Tharoor would like to talk to an Indian farmer about to commit suicide.
Question: Whom would you interview, and what would you ask?
Shashi Tharoor: I’m tempted to say President Bush to ask him what was he thinking back in 2003, but I won’t do that. I think in many ways I wouldn’t be content with interviewing just one person. I’d say that I’d love to have the time and . . . and the resources to pick up a . . . a . . . a . . . a farmer in . . . in a droughts infested part of India who is on the verge of committing suicide as 4,000 farmers have done this last year, because they . . . they felt their life was so hopeless that ending it was the only way out. I’d love to interview a Russian potentate to find out how he feels about his billions and . . . and . . . and what difference he can make to his world with that. I’d like to interview and African potentate who is stashing his millions in Swiss banks, and ask him what he feels about the condition of his people. I’d love to interview a Hollywood star and . . . and see what contribution she thinks her . . . her performances and her lifestyle are making to the . . . make to . . . are making to . . . to change the planet into the . . . into the better place that we all wanna leave behind when we leave it.

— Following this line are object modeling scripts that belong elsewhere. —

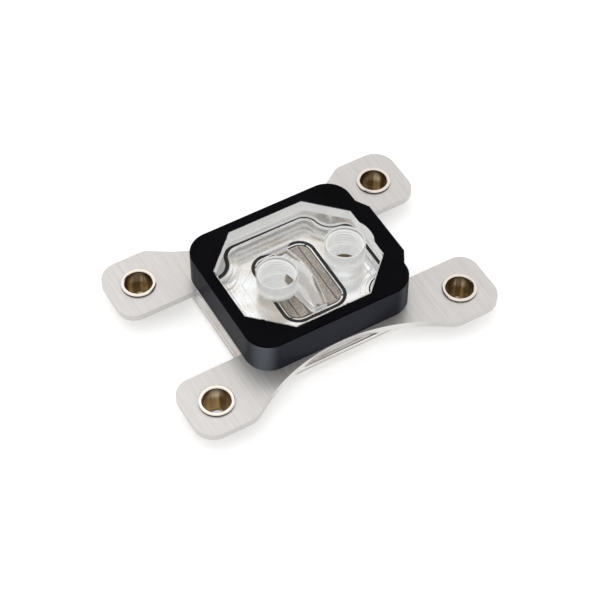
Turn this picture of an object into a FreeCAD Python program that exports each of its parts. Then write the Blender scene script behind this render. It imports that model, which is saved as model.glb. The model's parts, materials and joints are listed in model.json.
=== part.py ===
import FreeCAD, Part
import math
import os
import Sketcher

# A liquid cooling cold plate with a see-through flow chamber, in millimetres.
# The origin is the middle of the contact face, +Z points up through the ports,
# +X runs along the long hole spacing towards the outlet port and +Y to the back.

SIZES = {
    # Mounting holes of the bracket
    "hole_spacing_x": 90.0,
    "hole_spacing_y": 54.0,
    # Clear top: a wide flange under the frame and a boss that fills its window
    "flange_half_x": 27.7,
    "flange_half_y": 24.0,
    "flange_corner": 6.75,
    "flange_thick": 7.4,
    "boss_height": 7.5,
    "window_setback_x": 1.95,
    "window_setback_y": 1.6,
    "window_facet_x": 13.6,
    "window_facet_y": 10.4,
    "clear_edge_break": 0.25,
    # Frame, whose skirt goes round the flange
    "skirt_wall_x": 1.65,
    "skirt_wall_y": 1.9,
    "frame_edge_break": 0.4,
    "frame_bulge_depth": 2.75,
    "frame_bulge_front_margin": 0.5,
    "frame_bulge_back_margin": 3.7,
    "frame_bulge_slope_y": 4.6,
    # Cold plate
    "plate_beyond_frame_x": 1.55,
    "plate_beyond_frame_y": 2.0,
    "plate_corner": 4.0,
    "plate_thick": 3.0,
    "plate_edge_break": 0.25,
    # Micro-fins, cut into the middle of the plate
    "fin_field_half_x": 9.6,
    "fin_field_half_y": 13.4,
    "fin_field_corner": 3.9,
    "fin_border": 0.35,
    "fin_root_level": 1.1,
    "fin_pitch": 1.2,
    "fin_gap": 0.6,
    "cross_cut_pitch": 3.5,
    "cross_cut_width": 0.35,
    # Seal round the fins
    "inner_seal_standoff": 1.4,
    "inner_seal_width": 1.2,
    "inner_seal_depth": 1.0,
    # Bracket, whose arms are placed from its holes
    "bracket_thick": 2.5,
    "arm_end_margin": 10.6,
    "arm_outer_margin": 11.6,
    "arm_inner_margin": 12.0,
    "web_setback": 0.25,
    "front_arc_radius": 60.4,
    "front_arc_clearance": 0.1,
    "arm_outer_corner": 7.2,
    "arm_inner_corner": 6.3,
    "arm_shoulder_corner": 6.0,
    "web_corner": 0.8,
    # Bushings pressed into the arms
    "bushing_bore_radius": 4.6,
    "bushing_wall": 0.6,
    "bushing_rim_width": 1.2,
    "bushing_rim_height": 0.8,
    "bushing_bore_depth": 8.0,
    "bushing_floor": 1.0,
    "bushing_screw_hole_radius": 2.3,
    "bushing_edge_break": 0.25,
    # Ports and passages in the clear top
    "port_spacing": 25.4,
    "outlet_port_setback": 10.4,
    "port_thread_radius": 6.58,
    "port_thread_depth": 8.8,
    "port_thread_relief": 0.58,
    "port_floor_height": 3.4,
    "port_wall": 3.02,
    "inlet_dimple_radius": 3.4,
    "inlet_dimple_depth": 0.4,
    "outlet_hole_radius": 4.8,
    # Jet over the fins: a tapered duct whose walls reach down to them
    "jet_half_width": 3.6,
    "jet_half_waist": 3.4,
    "jet_end_half_width": 1.5,
    "jet_front_y": 13.2,
    "jet_back_y": 11.3,
    "jet_roof_inset": 0.5,
    "jet_roof_end_y": 5.0,
    "jet_roof_level": 6.4,
    "jet_wall": 0.9,
    "jet_fin_gap": 0.1,
    # Outer seal, which passes round the corner screws
    "outer_seal_setback_x": 1.7,
    "outer_seal_setback_y": 1.6,
    "outer_seal_side_bend": 4.0,
    "outer_seal_end_bend": 5.5,
    "outer_seal_screw_bend": 6.2,
    "outer_seal_width": 1.5,
    "outer_seal_depth": 1.3,
    # Stepped chamber inside the outer seal
    "chamber_step_inset": 1.9,
    "chamber_step_depth": 1.3,
    "chamber_inset": 3.6,
    "chamber_depth": 2.7,
    "shelf_inset": 4.6,
    "shelf_width": 3.4,
    "shelf_end_x": 6.0,
    "shelf_depth": 3.3,
    # Screws that hold plate, clear top and frame together from below
    "screw_setback_x": 4.5,
    "screw_setback_y": 5.0,
    "screw_radius": 1.5,
    "screw_head_radius": 2.8,
    "screw_head_height": 1.4,
    "screw_head_sink": 0.15,
    "screw_length": 14.0,
    "screw_hex_across": 2.0,
    "screw_hex_depth": 0.9,
    "screw_hole_radius": 1.7,
    "tapped_hole_radius": 1.53,
    "tapped_hole_depth": 5.0,
    # Gap between pieces that slide into each other
    "fit_gap": 0.1,
}

CORNERS = [(-1, 1), (1, 1), (1, -1), (-1, -1)]

doc = FreeCAD.newDocument("cold_plate_block")
sheet = doc.addObject("Spreadsheet::Sheet", "sizes")
for row, (name, number) in enumerate(SIZES.items(), start=1):
    sheet.set(f"A{row}", name)
    sheet.set(f"B{row}", str(number))
    sheet.setAlias(f"B{row}", name)
doc.recompute()


class Size:
    """A length that knows both its value and the sheet expression that gives it."""

    def __init__(self, text, value):
        self.text = text
        self.value = value

    def join(self, other, sign, value):
        return Size(f"({self.text} {sign} {other.text})", value)

    def __add__(self, other):
        return self.join(other, "+", self.value + other.value)

    def __sub__(self, other):
        return self.join(other, "-", self.value - other.value)

    def __mul__(self, factor):
        return Size(f"({self.text} * {factor})", self.value * factor)

    def __neg__(self):
        return self * -1


def size(name):
    return Size(f"sizes.{name}", SIZES[name])


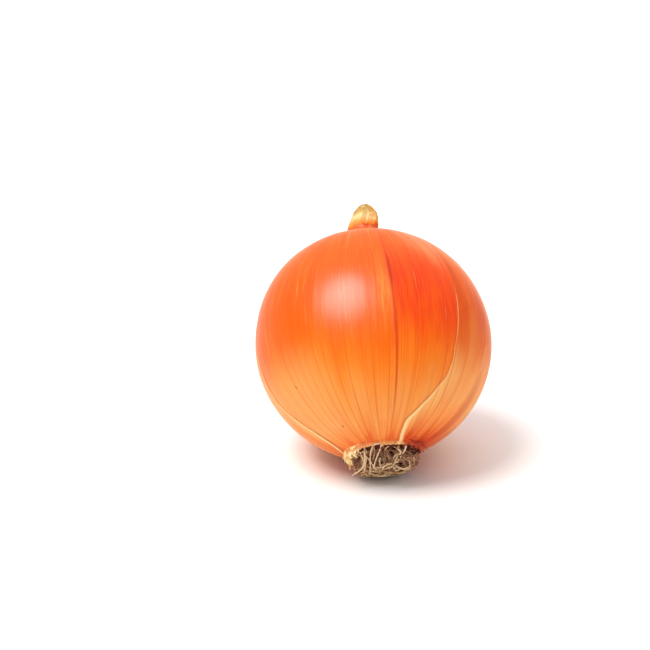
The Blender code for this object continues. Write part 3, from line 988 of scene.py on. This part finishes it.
# The roots that show in front, each as side, front and depth below the rim in millimetres
FRONT_ROOTS = (
    ((-3.7, 8.3, 0.2), (-2.7, 12.7, 0.0), (-0.8, 13.5, -0.3), (0.4, 11.6, -0.1), (1.1, 8.7, 0.6),
     (2.3, 6.4, 1.4), (3.2, 4.1, 2.4), (2.8, 2.5, 3.4)),
    ((0.0, 12.5, 0.2), (-0.5, 10.5, 0.7), (-1.0, 8.5, 1.4), (-2.0, 6.0, 2.6), (-2.9, 4.5, 4.1),
     (-3.1, 2.5, 5.1)),
    ((-3.0, 11.5, 0.3), (-3.7, 9.0, 1.1), (-4.2, 6.0, 2.4), (-4.4, 4.0, 3.8), (-4.3, 1.5, 5.3)),
    ((-5.3, 6.0, 2.1), (-5.7, 5.0, 3.0), (-5.9, 3.5, 4.0), (-6.3, 0.5, 5.1)),
    ((-0.8, 5.0, 2.5), (-1.2, 4.0, 3.5), (-1.2, 3.0, 4.4), (-0.5, 1.5, 5.3)),
    ((-9.9, -4.0, 4.8), (-7.4, -2.5, 5.2), (-5.2, 0.0, 5.4), (-3.2, 0.5, 5.9), (-1.0, 0.5, 6.4)),
    ((-0.5, 1.5, 5.4), (0.6, 3.5, 4.8), (2.6, 4.5, 4.8), (4.5, 5.0, 4.7), (5.4, 6.0, 3.9)),
    ((8.0, 11.0, 0.9), (7.4, 9.5, 2.1), (6.3, 8.0, 3.0), (5.6, 6.0, 4.0)),
    ((-5.9, -5.0, 5.7), (-4.9, -2.5, 6.0), (-4.6, 0.0, 5.4), (-4.7, 2.5, 4.7)),
    ((3.3, 5.0, 3.4), (4.7, 8.0, 2.2), (6.0, 8.5, 2.0), (6.0, 6.5, 2.8), (4.7, 5.5, 3.4)),
)
FRONT_ROOT_RADIUS = 0.31 * MM


def front_root(places):
    """A smooth path through the places of a root that shows in front."""
    known = np.array(places) * MM
    reached = np.linspace(0, len(known) - 1, ROOT_SEGMENTS + 1)
    along = [np.interp(reached, np.arange(len(known)), known[:, axis]) for axis in (0, 1, 2)]
    line = np.column_stack((along[0], -along[1], RIM_HEIGHT - along[2]))
    line[1:-1] = (line[:-2] + 2 * line[1:-1] + line[2:]) / 4
    return [settle(Vector(place)) for place in line]


def model_root():
    """A straight root one unit long and of one unit's radius, to be copied and bent."""
    piece = add_primitive(
        bpy.ops.mesh.primitive_cylinder_add, vertices=ROOT_SIDES, radius=1, depth=ROOT_SEGMENTS,
        end_fill_type="TRIFAN",
    )
    bpy.ops.object.mode_set(mode="EDIT")
    for height in range(1 - ROOT_SEGMENTS // 2, ROOT_SEGMENTS // 2):
        bpy.ops.mesh.select_all(action="SELECT")
        bpy.ops.mesh.bisect(plane_co=(0, 0, height), plane_no=(0, 0, 1))
    bpy.ops.mesh.select_all(action="SELECT")
    bpy.ops.mesh.normals_make_consistent(inside=False)
    bpy.ops.object.mode_set(mode="OBJECT")
    return piece


def bend_root(piece, path, radius, tone, lit):
    """Lays a copy of the straight root along its path, thinner towards its tip."""
    path = [np.array(point) for point in path]
    points = points_of(piece)
    along = np.clip(points[:, 2] + ROOT_SEGMENTS / 2, 0, ROOT_SEGMENTS)
    place = np.round(along).astype(int)
    ahead = [path[min(step + 1, len(path) - 1)] - path[max(step - 1, 0)] for step in range(len(path))]
    side = np.array((1.0, 0.0, 0.0))
    sides, ups = [], []
    for direction in ahead:
        direction = direction / np.linalg.norm(direction)
        side = side - direction * side.dot(direction)
        side = side / np.linalg.norm(side)
        sides.append(side)
        ups.append(np.cross(direction, side))
    share = along / ROOT_SEGMENTS
    swollen = radius * (1.0 - 0.5 * share ** 2) * (1 + 0.14 * np.sin(along * 2.6 + tone * 20))
    path, sides, ups = np.array(path), np.array(sides), np.array(ups)
    laid = path[place] + (sides[place] * points[:, :1] + ups[place] * points[:, 1:2]) * swollen[:, None]
    move_points(piece, laid)
    for name, values in (("tone", tone), ("lit", lit), ("along", share)):
        write_attribute(piece, name, values)


# How many there are of each kind of root, and how thick they are
ROOT_KINDS = (
    (curled_root, 150, 1), (arched_root, 4, 1.05), (crossing_root, 8, 1.1), (stub_root, 36, 1.2),
    (stray_root, 18, 0.8),
)


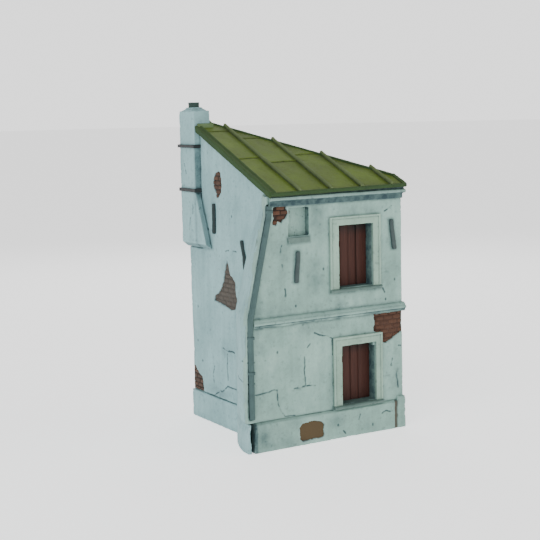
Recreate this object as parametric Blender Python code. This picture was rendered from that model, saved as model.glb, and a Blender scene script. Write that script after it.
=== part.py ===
"""A 28 mm scale corner house for the games table: a triangular two-storey house with rendered
walls, a chimney corbelled out of the gable and a sheet-metal roof that lifts off.

Lengths are in millimetres. The house is drawn from its own corner: x runs along the facade from
the gable wall's outer face, y runs back from the facade's face, and z is up from the table. The
last step moves everything so that the origin is under the middle of the whole model.
"""

import math

import bmesh
import bpy
from mathutils import Vector

MM = 0.001
GAP = 0.3  # clearance between neighbouring pieces
OVERRUN = 1.0  # how far a cutter reaches past the face that it opens

# Plan
HOUSE_WIDTH = 59.4  # facade, gable face to right end
GABLE_DEPTH = 66.5  # gable wall, facade to the rear of the pier under the chimney
REAR_SUM = 65.0  # the diagonal rear wall's outer face is the line x + y = this
WALL = 4.8
DIAGONAL = math.sqrt(2)  # a thickness across the diagonal wall, measured along x or y
PLINTH_TOP = 11.2
PLINTH_EDGE = 10.6
PLINTH_FRONT_PROUD = 1.0
PLINTH_SIDE_PROUD = 0.6
PLINTH_CORNER_FRONT = -0.9
WALL_FOOT = PLINTH_TOP + GAP
FRONT_HEAD = 95.9
FRONT_HEAD_RAISED = (96.6, -1.0)  # height under the roof's deck, and the x where that starts
FRONT_BACK = WALL + GAP  # where the pieces behind the facade start

# The sloping wing at the facade's left end: x of its edge at each height, and how far back it runs
WING_EDGE = ((0.0, -13.0), (50.9, -11.2), (89.2, -2.8), (96.0, -2.3))
WING_REACH = ((0.0, 28.8), (50.9, 28.8), (89.2, 6.0))
WING_TOP = 84.0
WING_BULGE = 0.17  # bulge of the wing's side, as a share of its width
WING_STEPS = 5

# Roof: height of the sheet above the gable corner, rise per mm back and rise per mm to the right
ROOF_HEIGHT = 97.9
ROOF_PITCH = 0.416
ROOF_LEAN = 0.009
DECK_THICKNESS = 0.7
ROOF_LEFT = -1.2
ROOF_RIGHT = 59.6
ROOF_FRONT = -1.6
ROOF_BACK_SUM = 65.2  # the deck's diagonal rear edge is the line x + y = this
TRIM = 0.6
SEAM_FIRST = 11.4
SEAM_PITCH = 14.07
SEAM_COUNT = 4
SEAM_WIDTH = 0.9
SEAM_HEIGHT = 1.35
FASCIA_DROP = 1.8
BATTEN_WIDTH = 2.0
BATTEN_DEPTH = 3.0
BATTEN_CLEARANCE = 0.6  # between a batten and the wall it sits against
CHIMNEY_CLEARANCE = 0.4  # between the roof and the stack that it lifts past
FLASHING_WIDTH = 0.7
FLASHING_HEIGHT = 1.5
FLASHING_REAR = 2.0  # how far the flashing stops short of the deck's rear corner

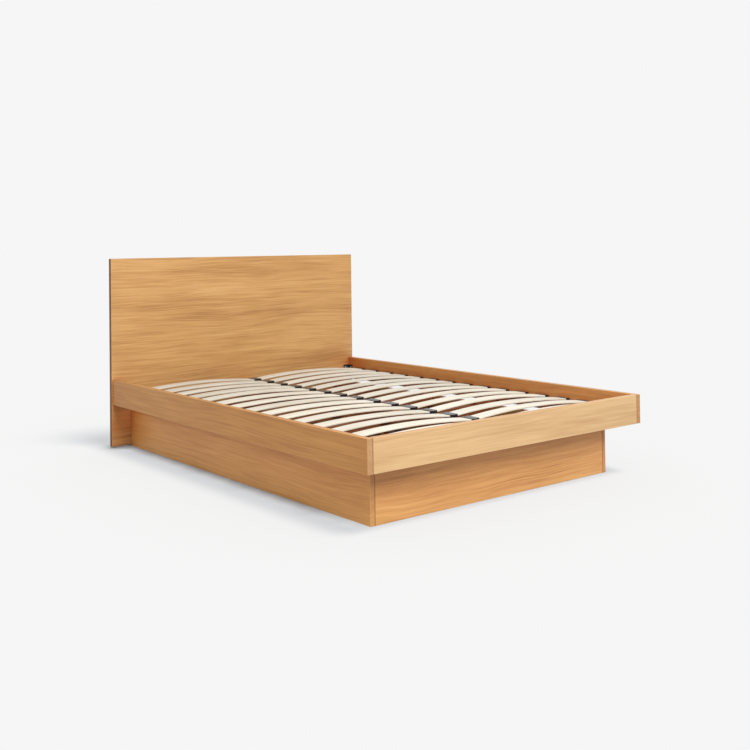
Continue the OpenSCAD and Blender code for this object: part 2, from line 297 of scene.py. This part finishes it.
def slat_birch():
    """Pale laminated birch. The edges show the plies, and the faces a faint straight grain."""
    shader = Shader("slat_birch", Specular_IOR_Level=0.3)
    place = shader.attribute("grain", "Vector")
    streaks = shader.noise(shader.scaled(place, (3.0, 130.0, 130.0)), 1.0, 4.0, 0.6)
    patches = shader.noise(shader.scaled(place, (4.0, 14.0, 14.0)), 1.0, 2.0)
    flecks = shader.noise(shader.scaled(place, (60.0, 900.0, 900.0)), 1.0, 2.0, 0.7)
    tone = add_up(shader, [(streaks, 0.55), (patches, 0.45), (flecks, 0.2)])
    face = shader.ramp(shader.spread(tone, 0.4, 0.85), [
        (0.0, srgb(229, 223, 208)),
        (0.5, srgb(221, 213, 196)),
        (1.0, srgb(206, 194, 172)),
    ])
    depth = shader.attribute("depth")
    glue = shader.math("GREATER_THAN", shader.math("FRACT", shader.math("DIVIDE", depth, SLAT_PLY)), 0.86)
    two_plies = shader.math("FRACT", shader.math("DIVIDE", depth, 2 * SLAT_PLY))
    cross_ply = shader.math("GREATER_THAN", two_plies, 0.5)
    edge = shader.mix(shader.math("MULTIPLY", cross_ply, 0.2), face, srgb(222, 206, 178))
    edge = shader.mix(shader.math("MULTIPLY", glue, 0.2), edge, srgb(165, 140, 110))
    colour = shader.mix(shader.attribute("sawn_edge"), face, edge)
    shader.colour(shader.mix(1.0, colour, shader.attribute("tone", "Color"), "MULTIPLY"))
    shader.roughness(add_up(shader, [(streaks, 0.2), (0.42, 1.0)]))
    shader.bump(add_up(shader, [(flecks, 0.5), (streaks, 0.6), (glue, -0.5)]), 0.10 * MM)
    return shader.material


def moulded_plastic(name, colour, roughness):
    """Moulded plastic with a fine spark-eroded texture, slight flow marks, and dust on what faces up, which
    also paints a grey sheen there.
    """
    shader = Shader(name, Specular_IOR_Level=0.5)
    place = shader.object_place()
    grit = shader.noise(place, 2600.0, 2.0)
    flow = shader.noise(shader.scaled(place, (30.0, 90.0, 60.0)), 1.0, 3.0)
    pale = tuple(min(1.0, value * 1.9 + 0.01) for value in colour[:3]) + (1.0,)
    marked = shader.mix(shader.spread(flow, 0.35, 0.7, 0.0, 0.5), colour, pale)
    # Dust on upward faces, which also paints the grey sheen of lit tops
    facing_up = shader.coordinate(shader.add("NewGeometry").outputs["Normal"], "Z")
    settled = shader.spread(flow, 0.2, 0.8, 0.35, 0.75)
    dust_and_sheen = shader.math("MULTIPLY", shader.spread(facing_up, 0.7, 0.98), settled)
    shader.colour(shader.mix(dust_and_sheen, marked, SETTLED_DUST_AND_SHEEN))
    shader.roughness(add_up(shader, [(flow, 0.2), (grit, 0.1), (roughness - 0.15, 1.0)]))
    shader.bump(grit, 0.05 * MM, 0.6)
    return shader.material


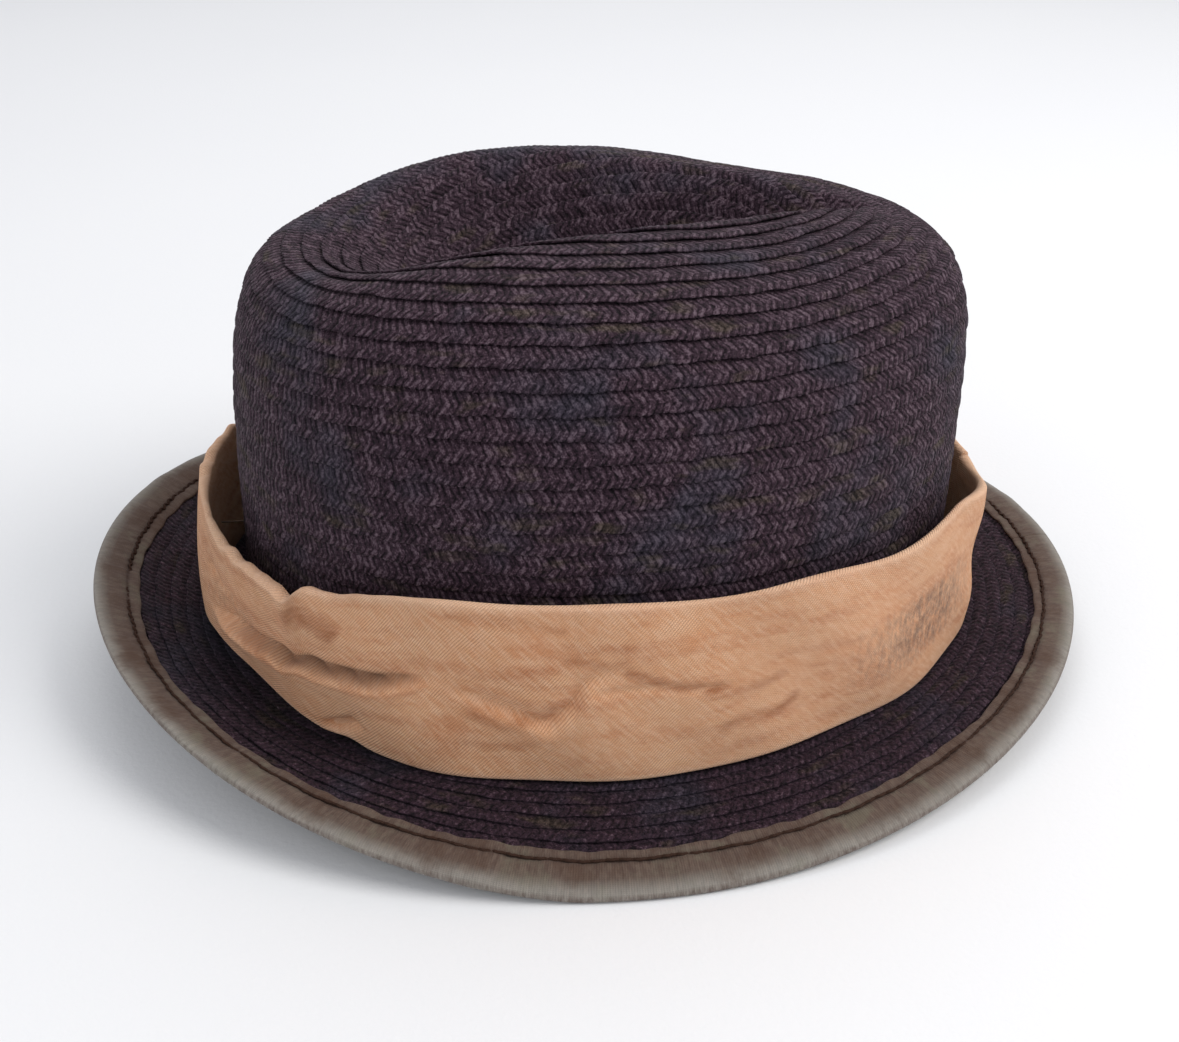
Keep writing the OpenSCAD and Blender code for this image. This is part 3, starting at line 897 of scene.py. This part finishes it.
class Band:
    """The loose band: a tube of twill, folded flat and worn soft."""

    # Degrees round the head and millimetres up the band
    MAIN_CREASE = ((198, 11), (206, 14.5), (218, 22.5), (229, 24), (237, 25.5), (245, 27.5))
    SOFT_FOLD = ((244, 26), (252, 21.5), (259, 17.5), (261.5, 22), (263.5, 28), (268, 33))
    LOW_TUCK = ((226, 2), (230, 5), (233, 9))
    FLAT_LINE = ((263, 26), (268, 26), (273, 26.5), (286, 23))
    END_CREASE = ((196, 30), (202, 26), (209, 24))
    # Stains: four places in the same terms, half width in millimetres and strength
    STREAKS = (
        ((205, 16), (218, 20), (232, 22), (246, 25), 1.4, 0.55),
        ((246, 21), (253, 17), (258, 18), (262, 25), 2.6, 0.6),
        ((220, 46), (223, 41), (227, 38), (231, 35), 5.0, 0.8),
        ((260, 36), (264, 34), (267, 33), (270, 35), 1.8, 0.5),
        ((268, 32), (271, 30), (276, 26), (284, 24), 1.8, 0.75),
        ((278, 24), (283, 22), (288, 22), (292, 24), 1.8, 0.6),
        ((280, 12), (285, 14), (290, 13), (294, 17), 1.8, 0.75),
        ((244, 45), (250, 46), (257, 45), (263, 42), 1.5, 0.45),
        ((228, 4), (231, 8), (233, 13), (236, 15), 2.2, 0.4),
        ((246, 12), (250, 10), (255, 11), (259, 13), 1.8, 0.45),
    )
    DEGREE = 1.72  # millimetres round the band in one degree
    HIGH = 49  # millimetres up to the band's upper fold
    LEAST_GAP = 0.0013  # how near the straw the cloth may come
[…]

And so on and so forth. I could give you 10 more examples, but that’s the sort of set of interviews I’d like to do. I think there is no one person on this planet who has all the answers that I’d like to find.
Question: What should we be asking ourselves?
Shashi Tharoor: A question that I feel we should all be asking ourselves is in what way is this planet different for us having been on it? And hopefully different for the better. But if not, just different.